Telle est exactement la question faustienne. Question insoluble qui brûle Don Juan, Frankenstein et les autres. Question dont Faust est le nom, parce que lui seul comprend qu’il ne suffit pas de la poser sans trembler : il faut y répondre, c’est un devoir. Au-delà de l’audace métaphysique de ceux qui tutoient le savoir et le destin sous un Ciel vide, il y a l’audace morale de celui qui, dans le recueillement nocturne de son cabinet d’étude, ouvre l’Évangile de Jean et, cédant au désir tout luthérien de le traduire dans son “cher allemand”, remplace “Au commencement était le Verbe” par “Au commencement était l’Action”. Car telle est l’intuition (Faust I), puis la leçon (Faust II) du héros goethéen : la pure connaissance n’est qu’ennui, à force d’être plaisir, et les disciplines laborieusement étudiées pour tromper la soif de vérité ne sont qu’un alibi donjuanesque, un luxe aristocratique dont Faust répudie la vanité : “Ainsi je passe du désir à la jouissance, et dans la jouissance, je me languis du désir”.
Dès le début de l’œuvre, est fixée cette exigence d’un sens qui viendrait irriguer les sublimes mais stériles exercices de l’esprit. Ce sont les premiers mots de Faust : “Eh bien, moi qui ai tout étudié à fond, philosophie, droit, médecine, théologie aussi, hélas, et avec quelle ardeur, avec quel zèle, me voilà tout aussi malin qu’au point de départ !”. Ce sont également, ou presque, les premiers mots de Méphistophélès : “Grau, teurer Freund, ist alle Theorie, und grün des Lebens goldner Baum” (“Grise, cher ami, est toute théorie, et vert l’arbre d’or de la vie”). Le moment faustien de la conscience européenne est celui où l’esprit se sépare de la plénitude contemplative, met à distance la perfection sans plainte[2] de la tour d’ivoire et se jette à corps perdu – mais surtout au péril de son âme – dans la logique infernale du “jamais assez” et du “toujours plus”.

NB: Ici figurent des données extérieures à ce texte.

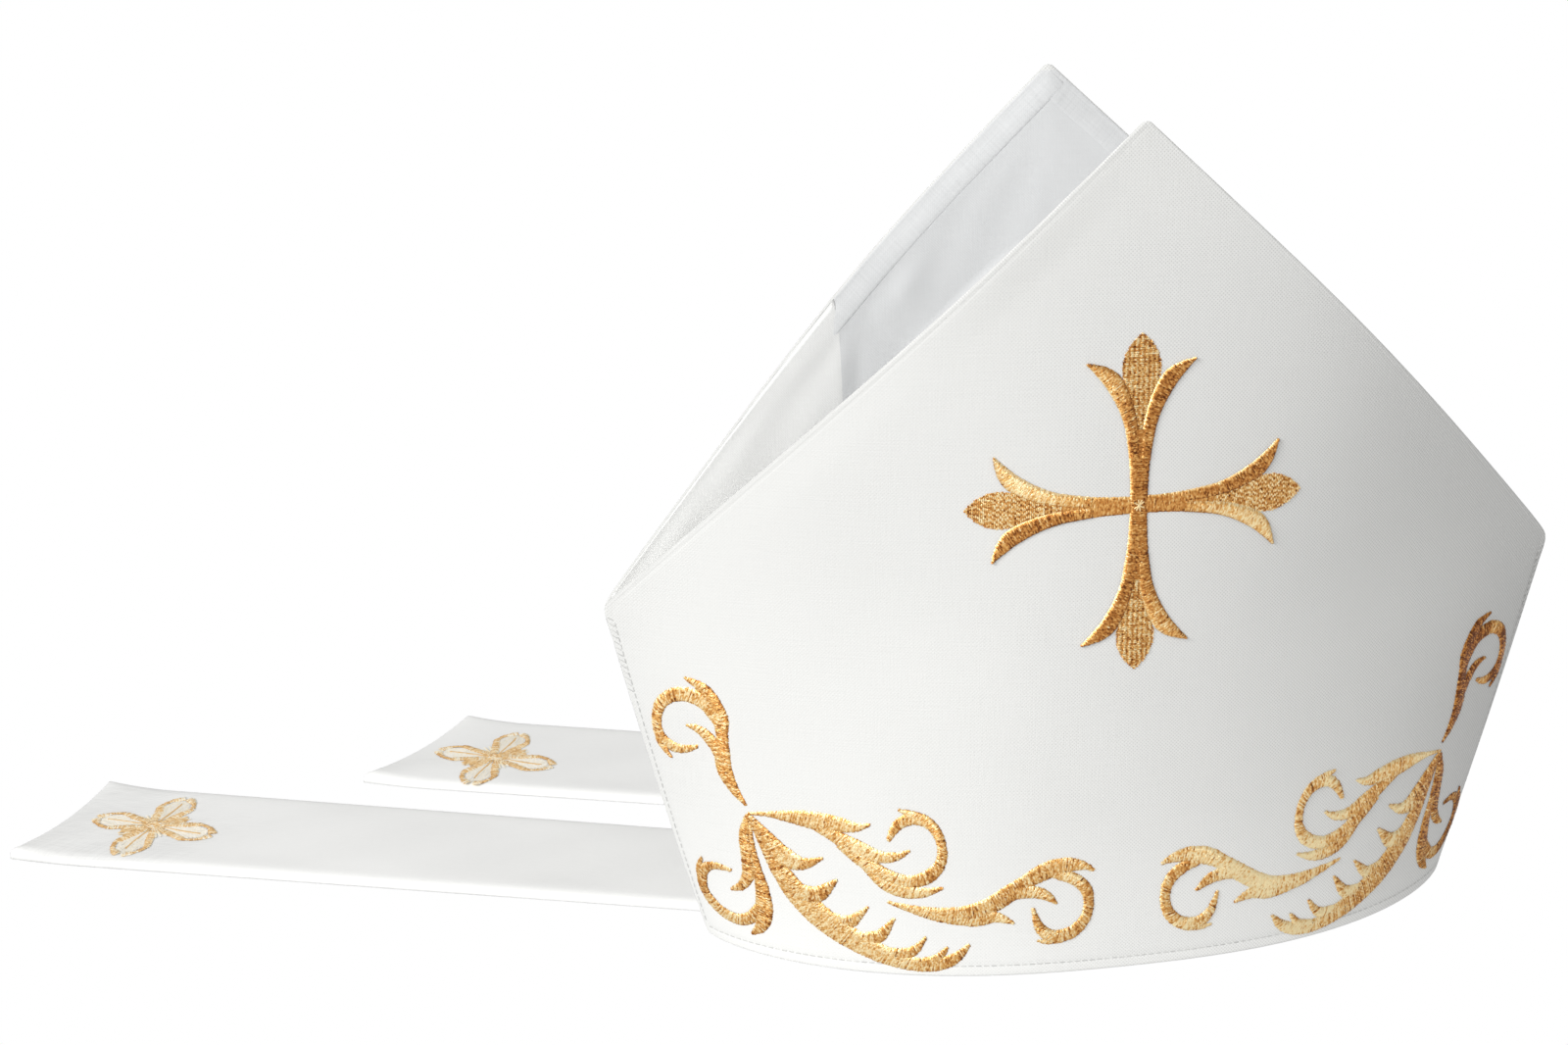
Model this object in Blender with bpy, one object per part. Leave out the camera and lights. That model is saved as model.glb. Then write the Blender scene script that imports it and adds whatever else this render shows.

Notons, à cet égard, qu’il y avait déjà quelque chose d’une posture faustienne chez le Descartes des Méditations métaphysiques, osant le doute tous azimuts et l’hypothèse assez méphistophélique du Malin Génie : cette injonction faite au sujet pensant de s’arracher au cocon de ses certitudes en s’imaginant en butte au harcèlement d’un hacker pervers (“un certain génie qui est extrêmement puissant, et, si j’ose le dire, malicieux et rusé, qui emploie toutes ses forces et toute son industrie à me tromper”[3]), puis de passer sa conscience meurtrie au crible du “qu’est-ce donc que je suis ?”, ne porte-t-elle pas la marque de l’esprit de négation ? Marque qu’on retrouvera, cette fois à un bon siècle en aval de Faust, sous la plume du Lénine d’avril 1917[4], enjoignant aux bolchéviks de se détacher de la “théorie d’hier” pour s’ouvrir à la “complexité de la vie”, et citant à l’appui la fameuse maxime de Méphistophélès !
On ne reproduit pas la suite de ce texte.